Why doomed? Because our good capitalist has mistaken those expensive Ph.D.s and their esoteric training for fleshy machines who run regressions. That’s a fundamental error. Data scientists aren’t useful because they can program in R.⁴ They’re useful because their esoteric training beat into an unnatural bias against believing their own results. Humans are pre-programmed to see patterns in the world, and to choose those patterns that comply with their subjective biases.⁵ With “big enough” data we can find patterns confirming any bias we please. We can convince ourselves the sky is green, or (more recently) that Mitt Romney is about to be president. For that we don’t need expensive and hard-to-find PhDs. Any recent college grad would do.

But that’s not what we want of big data. Instead, we want data science to be both an enabler of new business models, and a guard against fooling ourselves about the true state of the world. For that goal, we need people who, to the extent possible in a jumped-up African plains ape, have been conditioned to recognize that bias in themselves, and fight it. That bias, left untouched, eventually finds you like like Karl Rove, melting down in prime time, a victim of your own myopia.

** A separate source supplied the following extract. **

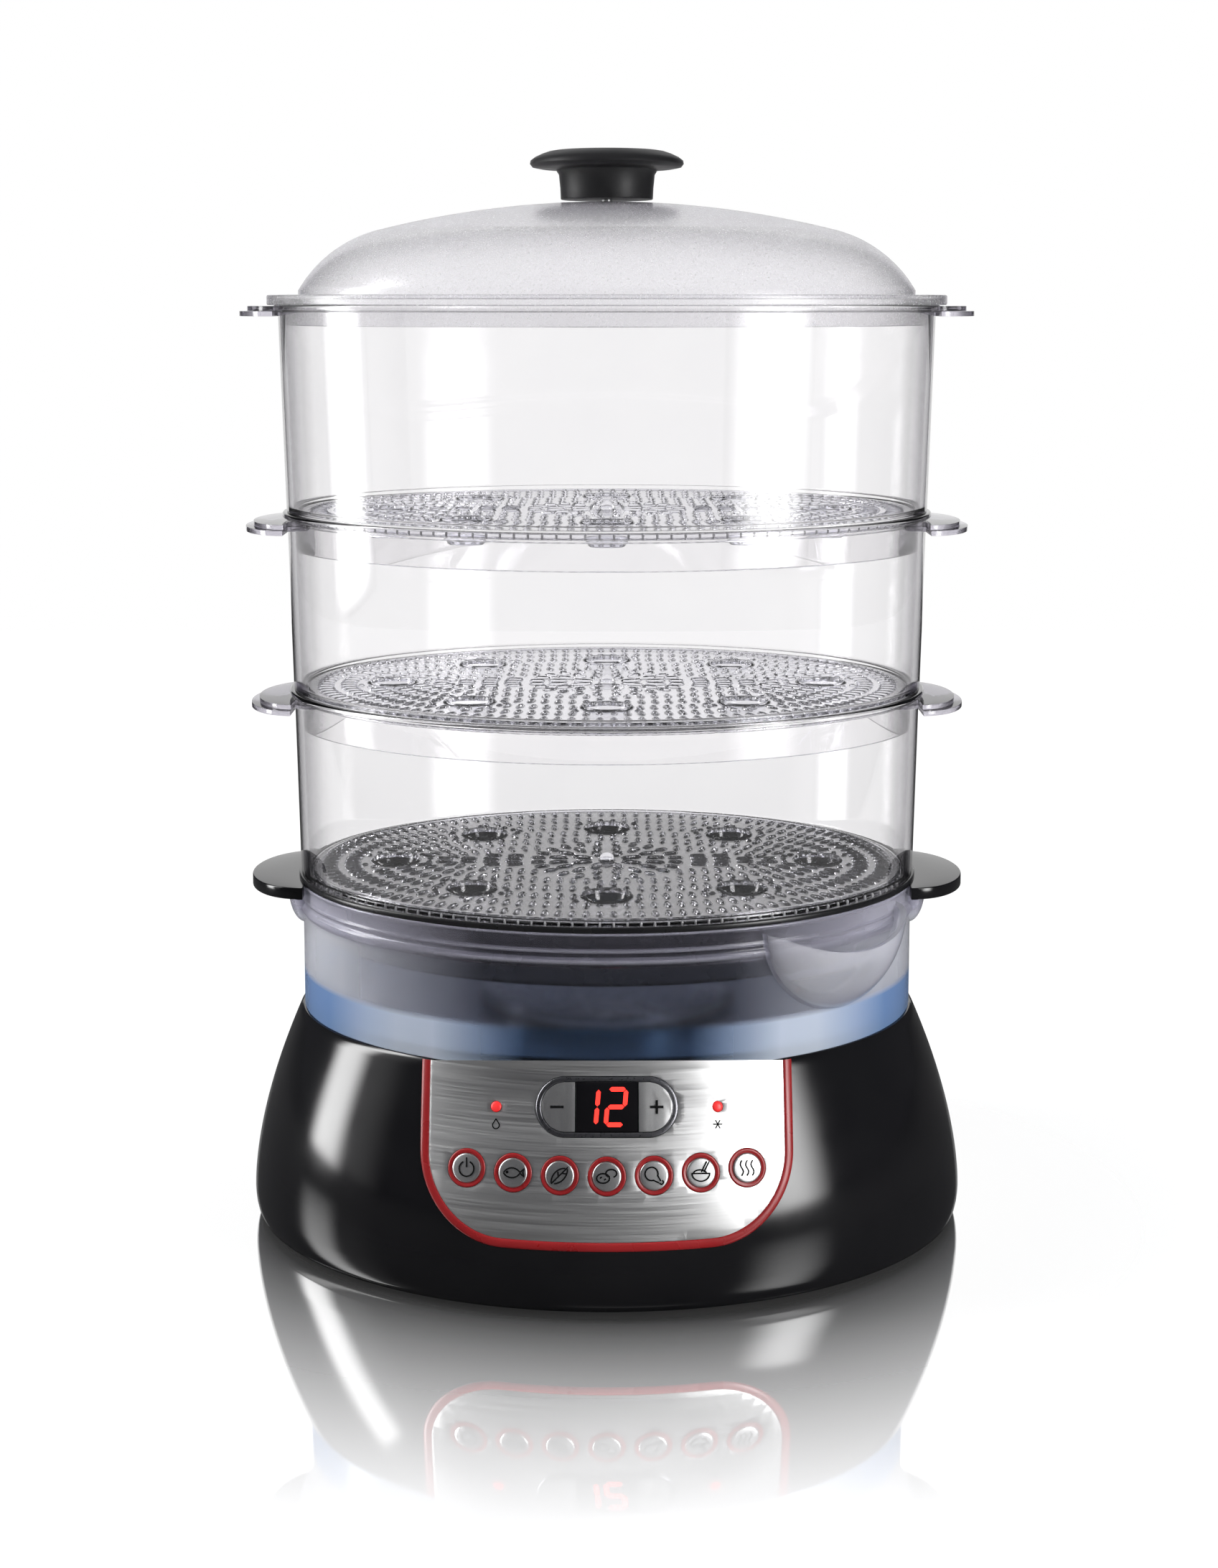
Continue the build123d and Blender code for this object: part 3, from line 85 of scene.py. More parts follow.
def turned(
    corners: Sequence[Corner], closed: bool = True, steps: int = TURN_STEPS, oval: float = OVAL
) -> Shape:
    """Spins an outline about the upright axis and draws it in along Y.

    Args:
        corners: The outline, in order.
        closed: Whether the last corner joins the first.
        steps: How many segments the turn has.
        oval: Depth over width of the finished shape.

    Returns:
        The turned shape, in millimetres.
    """
    shape = bmesh.new()
    line = [shape.verts.new((c.out, 0.0, c.up)) for c in corners]
    joined(shape, line, closed)
    for corner, vert in zip(corners, line):
        if corner.round > 0:
            round_off(shape, [vert], corner.round, corner.steps)
    bmesh.ops.spin(
        shape, geom=shape.verts[:] + shape.edges[:], cent=(0, 0, 0), axis=(0, 0, 1), dvec=(0, 0, 0),
        angle=math.tau, steps=steps, use_merge=True, use_normal_flip=False, use_duplicate=False,
    )
    bmesh.ops.remove_doubles(shape, verts=shape.verts, dist=1e-4)
    bmesh.ops.scale(shape, vec=(1, oval, 1), verts=shape.verts)
    outward(shape)
    return shape


def shifted(shape: Shape, x: float = 0.0, y: float = 0.0, z: float = 0.0) -> None:
    """Moves a whole shape."""
    bmesh.ops.translate(shape, vec=(x, y, z), verts=shape.verts)


def outward(shape: Shape) -> None:
    """Turns every face of a closed shape outwards."""
    bmesh.ops.recalc_face_normals(shape, faces=shape.faces)


def joined(shape: Shape, line: Sequence[bmesh.types.BMVert], closed: bool = False) -> None:
    """Joins corners into a wire, in order, and back to the first one if it is closed."""
    for pair in [*zip(line, line[1:]), *([(line[-1], line[0])] if closed else [])]:
        shape.edges.new(pair)


def capped(shape: Shape) -> None:
    """Fills the open ends of a shape."""
    bmesh.ops.holes_fill(shape, edges=[e for e in shape.edges if e.is_boundary], sides=0)


def sliced(shape: Shape, at: Triple, way: Triple, drop: bool = False, near: float = 1e-4) -> None:
    """Cuts a shape's faces along a plane.

    Args:
        shape: The shape.
        at: A point of the plane.
        way: The way it faces.
        drop: Whether what lies in front of it is taken away.
        near: How close a corner counts as on the plane.
    """
    whole = shape.verts[:] + shape.edges[:] + shape.faces[:]
    bmesh.ops.bisect_plane(shape, geom=whole, plane_co=at, plane_no=way, dist=near, clear_outer=drop)


def grown(geometry: Sequence[object], kind: type) -> list:
    """Returns the parts of one kind from what an operator made."""
    return [part for part in geometry if isinstance(part, kind)]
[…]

That’s why most “data science” jobs today go looking for people with PhDs in statistics, machine learning, and similar fields.⁶ Graduate training in one of these disciplines is basically a multi-year process of having the innate human tendency towards confirmation bias beaten out of them. It’s retraining a person to the point that where their first response to a favorable result isn’t joy, but skepticism. It’s turning them into their own worst, harshest audience. Good data scientists come out the other end of this rather unnatural and at times deeply unpleasant process with a very healthy degree of self-doubt. A very smart friend of mine once remarked with a pained look on his face “statisticians, man, they don’t believe anything”. The only thing that tempers the doubt is the knowledge that you have the skills to interrogate the result until it holds up, or falls apart.⁷

Commoditization automates the tools and strips away the insight. In doing so, commodotization tempts us to believe that insight and tools are exchangeable. That intellectual error leads, almost certainly, to a search for results that confirm our own biases about the world, rather than those that teach us something new.⁸ In doing so, it trivializes the challenge of big data, and undermines its promise.

Does avoiding commodotization fix this? No. Organizations still matter, a problem I take up here.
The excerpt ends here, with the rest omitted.